Let us say that the return in the cash bucket is 2.5%/year post-tax and there are 3 goals:

  • New car purchase for ₹8 lakhs due in 3 years
  • UG College admission for ₹11 lakhs due in 4 years
  • Foreign vacation for ₹5 lakhs due in 5 years

We will use the Plan Excel workbook for this example. The Excel model shows that for these 3 goals, we need to have ₹13 lakhs in the cash bucket and invest ₹31,375/month.
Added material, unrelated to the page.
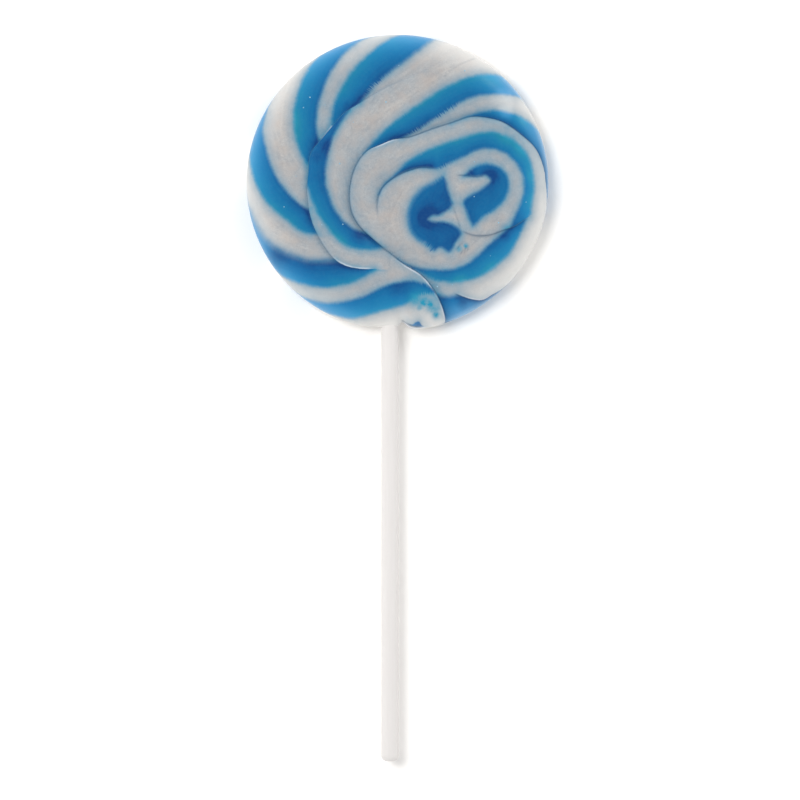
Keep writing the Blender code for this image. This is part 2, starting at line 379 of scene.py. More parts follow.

Cash portion of assets in a retirement portfolio

Cash bucket

Here we will use the bucket theory of goal-based investing to calculate how much money we need for this cash balance for retirement. Bucket theory divides the portfolio into 3 buckets - broadly cash, debt assets and equity assets. The cash bucket is for funding goals due within the next 5 years. We choose 5 years as a reasonable balance of risk and return. This cash bucket gives the peace of mind that a 2008 style crash in the equity markets will not require a fire sale of the stock portfolio to fund regular expenses.

Retirement bucket sizing

Here in the example, ₹1.5 crores are invested for 23 years with ₹7.2 lakhs of yearly expenses. The cash bucket has ₹29 lakhs and contains 5 years of living expenses and the emergency fund and is inflation adjusted to last 5 years.